Atomic-Level Insight into Ni Clusters Supported on N-Terminated Diamond (111) Surface for HER, OER, and ORR

Abstract

Single-cluster catalysts (SCCs), an emerging frontier between single-atom catalysts and conventional metal nanoparticle catalysts, have attracted significant attention due to their unique geometric and electronic structures. Herein, we systematically investigate the structural models and the hydrogen-evolution reaction (HER), oxygen-evolution reaction (OER), and oxygen-reduction reaction (ORR) performances for Ni_x clusters (x = 2–9) anchored on a N-terminated diamond (111) surface (Ni_x@ND) through Crystal structure AnaLYsis by Particle Swarm Optimization (CALYPSO)-based structural prediction and density functional theory (DFT) calculations.

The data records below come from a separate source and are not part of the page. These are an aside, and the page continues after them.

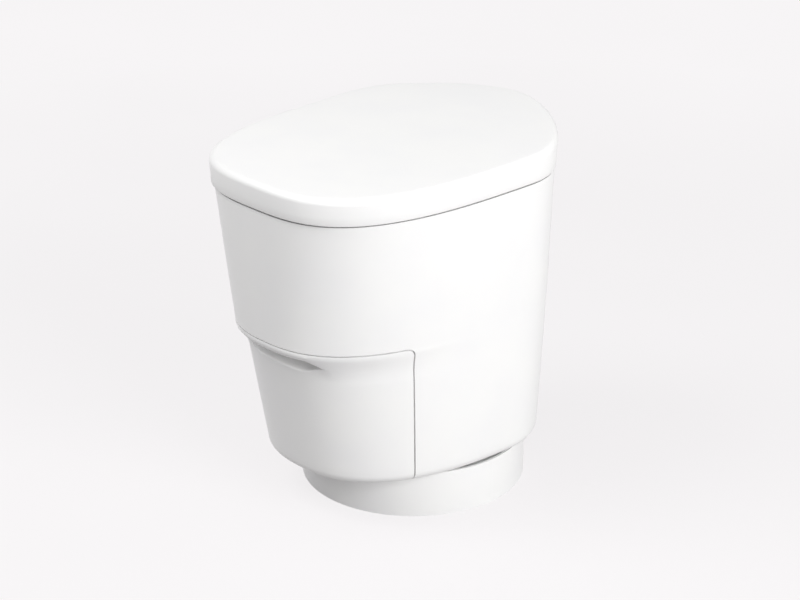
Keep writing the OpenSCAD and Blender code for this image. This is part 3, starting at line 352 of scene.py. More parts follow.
# Glass-epoxy laminate under solder mask: deep green with a gloss.
SOLDER_MASK = Finish("solder_mask", "board_green", "1C5A33", "174E2B", 0.3, 0.05, ior=1.55,
                     cloud=5.0, grain=0.7, relief=0.02, coat=0.3)


# Making pieces

def sheet_of(turns: Sequence[float], rows: Sequence[Row]) -> BMesh:
    """Wraps a grid round the upright axis, so that each of its rows follows a curve.

    Args:
        turns: Angles of the columns, over one full turn.
        rows: The curves, each from an angle to a point in mm, from one end to the other.

    Returns:
        The sheet, with its sides joined and its poles closed, and its faces not turned yet.
    """
    made = bmesh.new()
    bmesh.ops.create_grid(made, x_segments=len(turns), y_segments=len(rows) - 1, size=0.5)
    for vert in made.verts:
        column = round((vert.co.x + 0.5) * len(turns)) % len(turns)
        row = round((vert.co.y + 0.5) * (len(rows) - 1))
        vert.co = rows[row](turns[column]) * MM
    bmesh.ops.remove_doubles(made, verts=made.verts, dist=WELD)
    bmesh.ops.dissolve_degenerate(made, edges=made.edges, dist=TOUCH)
    return made


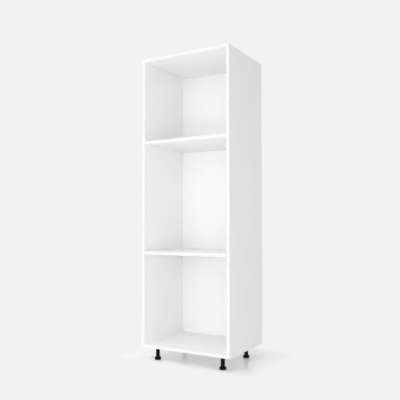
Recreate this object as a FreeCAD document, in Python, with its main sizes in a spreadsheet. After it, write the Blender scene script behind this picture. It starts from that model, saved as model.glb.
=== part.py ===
import FreeCAD, Part
import math
import os
import re

import Sketcher
from FreeCAD import Rotation, Vector

# Tall cabinet carcass on four levelling legs. All lengths are in millimetres.
#
# X runs across the cabinet, the open front looks along -Y, and Z is up. The origin is on the floor, under
# the middle of the carcass. The sheet below holds every driving dimension, and every sketch, pad, bore and
# placement is bound to it.

SIZES = (
    # Carcass
    ("width", 600, "over both side panels"),
    ("depth", 450, "from the bands' faces to the rear of the back panel"),
    ("carcass_height", 1760, "of the side panels"),
    ("leg_height", 80, "from the floor to the underside of the carcass"),
    ("board", 19, "thickness of the faced chipboard"),
    ("back_board", 8, "thickness of the back panel"),
    ("band", 1, "thickness of the edge band"),
    ("band_round", 0.5, "radius along the band's outer edges"),
    ("rebate_width", 10, "width of the rebate that the back panel lies in"),
    ("back_clearance", 0.5, "left round the back panel"),
    # Shelves
    ("lower_shelf_height", 561, "from the underside of the carcass to the underside of the shelf"),
    ("upper_shelf_height", 1234, "from the underside of the carcass to the underside of the shelf"),
    ("shelf_end_clearance", 1, "at each end of a shelf"),
    ("shelf_back_clearance", 2, "between a shelf and the back panel"),
    # Shelf supports
    ("peg_radius", 2.5, "of the support's peg"),
    ("peg_length", 8.5, "of the peg inside the side panel"),
    ("peg_drop", 4, "from the shelf down to the peg's axis"),
    ("peg_bore_depth", 10, "of the bore for the peg"),
    ("support_setback", 37, "from the front and rear of a side panel to a peg"),
    ("support_width", 9, "along the side panel"),
    ("support_reach", 9, "under the shelf"),
    ("support_drop", 8, "height of the support's bracket"),
    ("support_lip", 2.5, "thickness at the tip and at the foot of the bracket"),
    # Cams, bolts and dowels
    ("fit", 0.1, "clearance round a fastener, a peg or a tube in its bore"),
    ("cam_radius", 7.5, "of the cam's bore"),
    ("cam_height", 13, "of the cam"),
    ("cam_bore_depth", 13.5, "of the cam's bore"),
    ("cam_wall", 2, "round the cam's hollow"),
    ("cam_distance", 34, "from a side panel to the cam's axis"),
    ("cam_setback", 128, "from the front and rear of a panel to the cams"),
    ("cam_cross_length", 7, "of the driver's cross"),
    ("cam_cross_width", 1.4, "of the driver's cross"),
    ("cam_cross_depth", 2, "of the driver's cross"),
    ("bolt_bore_radius", 4, "of the bore from the panel's end to the cam"),
    ("bolt_head_radius", 3.2, "of the bolt's head, in the cam"),
    ("bolt_head_length", 3, "of the bolt's head"),
    ("bolt_neck_radius", 2, "of the bolt's neck, in the cam's slot"),
    ("bolt_neck_length", 6.5, "of the bolt's neck"),
    ("bolt_shank_radius", 3.5, "of the bolt's shank"),
    ("bolt_thread_radius", 2.5, "of the bolt's end in the side panel"),
    ("bolt_thread_length", 10, "of the bolt's end in the side panel"),
    ("dowel_radius", 4, "of the dowel"),
    ("dowel_length", 30, "of the dowel"),
    ("dowel_in_side", 10, "of the dowel, inside the side panel"),
    ("dowel_chamfer", 1, "at each end of the dowel"),
    ("dowel_setback", 37, "from the front and rear of a panel to the dowels"),
    ("bore_end", 1, "left at the blind end of a bore"),
    # Screws of the back panel
    ("back_screw_radius", 1.75, "of the shank"),
    ("back_screw_head", 3.5, "radius of the head"),
    ("back_screw_length", 25, "with the head"),
    ("back_screw_rows", 7, "screws up each side"),
    ("back_screw_margin", 60, "from the ends of a side panel to the nearest screw"),
    ("back_screw_spacing", 200, "between the two screws into the top or bottom panel"),
    # Legs
    ("leg_inset", 76, "from the outer face of a side panel to a leg's axis"),
    ("leg_front_setback", 65, "from the front to a front leg's axis"),
    ("leg_rear_setback", 75, "from the rear to a rear leg's axis"),
    ("plate_width", 56, "of the square mounting plate"),
    ("plate_corner", 8, "radius of the mounting plate's corners"),
    ("plate_thickness", 3, "of the mounting plate"),
    ("plate_screw_spacing", 40, "of the square of screws"),
    ("plate_screw_radius", 2, "of the shank"),
    ("plate_screw_head", 3.8, "radius of the head"),
    ("plate_screw_length", 15, "with the head"),
    ("socket_radius", 15, "of the plate's socket, outside"),
    ("socket_depth", 12, "from the carcass to the socket's rim"),
    ("rib_count", 4, "ribs round the socket"),
    ("rib_reach", 9, "of the ribs from the socket along the plate"),
    ("rib_thickness", 2, "of the ribs"),
    ("tube_radius", 12, "of the leg's tube, outside"),
    ("tube_chamfer", 0.6, "round the tube's lower rim"),
    ("stem_radius", 8, "of the foot's stem, in the tube"),
    ("stem_headroom", 6, "between the stem and the mounting plate"),
    ("foot_radius", 20, "of the flared foot"),
    ("foot_height", 13.6, "of the flare"),
    ("foot_shoulder", 7, "radius of the flare's rounded shoulder"),
    ("foot_edge", 1.2, "chamfer round the foot's underside"),
    ("foot_gap", 0.3, "between the foot, screwed right in, and the tube"),
    ("glide_radius", 18.5, "of the glide under the foot"),
    ("glide_thickness", 3, "of the glide"),
    ("glide_edge", 0.8, "chamfer round the glide"),
    ("glide_pin_radius", 4, "of the pin that the foot turns on"),
    ("glide_pin_length", 7, "of the pin that the foot turns on"),
)

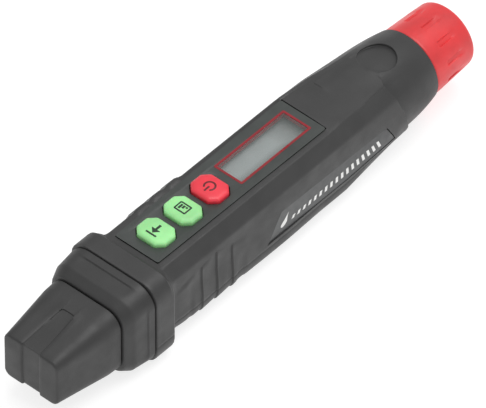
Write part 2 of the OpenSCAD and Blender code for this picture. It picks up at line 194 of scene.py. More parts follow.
def moulded(name, colour, rough, grain, depth, wear=0.35, coat=0.0, subsurface=0.0):
    """Moulded plastic with a fine spark-eroded texture, handling marks and slightly polished edges."""
    n = Nodes(name)
    base = linear(colour)
    cloud = n.remap(n.noise(9.0, 4.0), 0.0, 1.0, 0.35, 0.65)
    tone = n.mix(cloud, toned(base, 0.82), base)
    worn = n.math("MULTIPLY", n.edges(), n.remap(n.noise(2.5), 0.2, 1.0, 0.3, 0.7))
    n.tint(n.math("MULTIPLY", worn, wear), tone, toned(base, 1.35, 0.012))
    smear = n.remap(n.noise(6.0, 5.0), rough - 0.07, rough + 0.08, 0.3, 0.7)
    n.join(n.math("SUBTRACT", smear, n.math("MULTIPLY", worn, 0.08)), n.shader, "Roughness")
    n.settle({"Coat Weight": coat, "Coat Roughness": 0.25})
    if subsurface:
        n.settle({"Subsurface Weight": subsurface, "Subsurface Radius": BLEED, "Subsurface Scale": 0.8 * MM})
    n.bump(n.math("ADD", n.noise(grain, 4.0, 0.6), n.cells(grain * 1.6)), depth)
    n.bump(n.noise(14.0, 2.0), depth * 3)
    return n.material


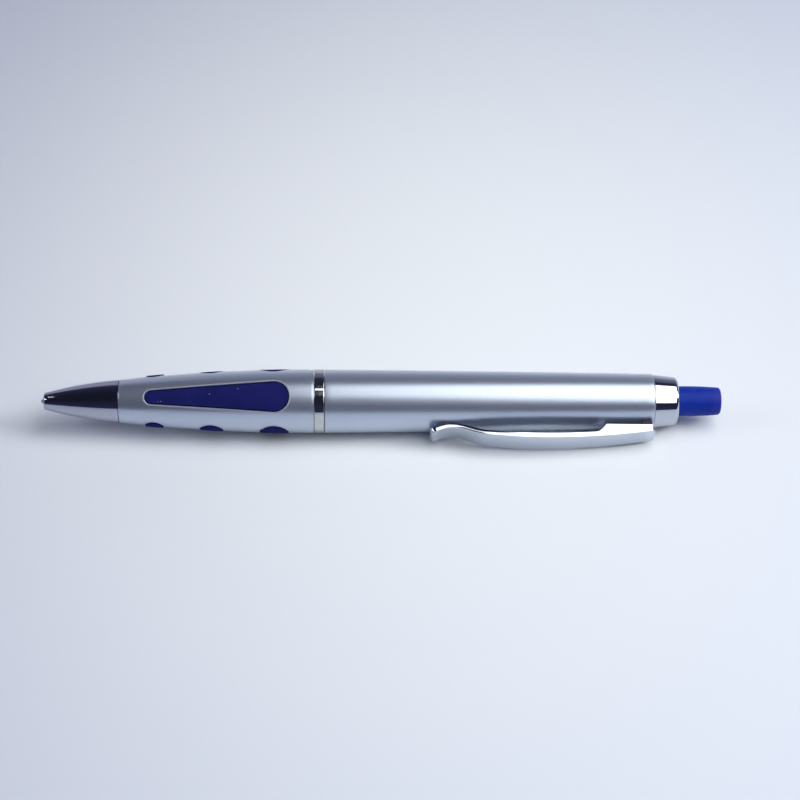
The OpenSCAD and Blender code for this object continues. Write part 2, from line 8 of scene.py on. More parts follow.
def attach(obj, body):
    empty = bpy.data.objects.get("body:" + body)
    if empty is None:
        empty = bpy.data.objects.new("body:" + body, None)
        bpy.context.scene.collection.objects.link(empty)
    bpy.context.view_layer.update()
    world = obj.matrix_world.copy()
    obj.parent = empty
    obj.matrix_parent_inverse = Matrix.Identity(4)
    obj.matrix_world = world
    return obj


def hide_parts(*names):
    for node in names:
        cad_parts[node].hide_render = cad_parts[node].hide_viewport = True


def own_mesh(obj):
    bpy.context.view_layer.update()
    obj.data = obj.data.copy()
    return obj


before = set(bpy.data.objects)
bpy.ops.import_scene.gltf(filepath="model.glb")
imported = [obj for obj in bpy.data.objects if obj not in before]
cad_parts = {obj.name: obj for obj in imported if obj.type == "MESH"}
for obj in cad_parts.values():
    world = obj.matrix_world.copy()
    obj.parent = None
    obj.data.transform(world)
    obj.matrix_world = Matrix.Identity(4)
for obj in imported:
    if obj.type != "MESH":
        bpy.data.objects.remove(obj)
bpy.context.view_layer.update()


# Sizes of the pen in millimetres: s runs along its axis from the nose, r out from it
NOSE_LEN, GRIP_LEN, RING_W, BARREL_LEN, COLLAR_LEN, BUTTON_LEN = 15.5, 40.25, 2.05, 68.3, 5.25, 9.05
RING_S = NOSE_LEN + GRIP_LEN
BARREL_S = RING_S + RING_W
COLLAR_S = BARREL_S + BARREL_LEN
END_S = COLLAR_S + COLLAR_LEN
BUTTON_S = END_S + BUTTON_LEN

# Radii of the outer pieces at their front and back, and how far their lines swell in between
TIP_S, TIP_R, NOSE_BACK_R, NOSE_SWELL = 1.35, 2.05, 4.45, 0.35
GRIP_FRONT_R, GRIP_BACK_R, GRIP_SWELL = 4.44, 6.61, 0.575
RING_R, RING_REST_R = 6.656, 6.66
BARREL_FRONT_R, BARREL_BACK_R, BARREL_SWELL = 6.62, 5.73, 0.075
COLLAR_FRONT_R, COLLAR_BACK_R = 5.57, 5.08
BUTTON_FRONT_R, BUTTON_BACK_R, BUTTON_SWELL = 3.12, 2.88, 0.1

# Bores and shoulders for the pieces inside
SEAT_S, SHOULDER_S = 4.6, 17.0
RUBBER_S, RUBBER_END_S = NOSE_LEN + 4.1, RING_S - 1.35
LINER_R, LINER_END_S = 5.25, 66.8
CAM_S, CAM_END_S, CAM_R = 103.6, 120.8, 4.45
LIP_S = END_S - 1.35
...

The Ni–H bonding strength serves as a critical descriptor for HER activity, where a balanced relative strength of ad-/desorption is beneficial for enhancing it. The Gibbs free energy change (ΔG_*H) of the Ni₇@ND catalyst is −0.25 eV, demonstrating optimal HER performance with an efficiency approaching that of highly efficient Pt-based catalysts. Furthermore, Ni₄@ND and Ni₂@ND catalysts demonstrate superior OER and ORR performance with low overpotentials (η), which are significantly lower than those of single-atom catalyst Ni₁@ND. Volcano curve analysis reveals that the OER performance is maximized at the intermediate adsorption strength of key reaction species (*O, *OH). A pronounced linear correlation is found between η^ORR and adsorption energies of intermediate *OH. Furthermore, size effects in SCCs narrow the band gap and increase the number of active sites, thus promoting the catalytic performance (optimizing charge redistribution and reducing the rate-determining step barrier). This design strategy provides atomic-level insights into highly efficient diamond-based SCCs for HER, OER, and ORR.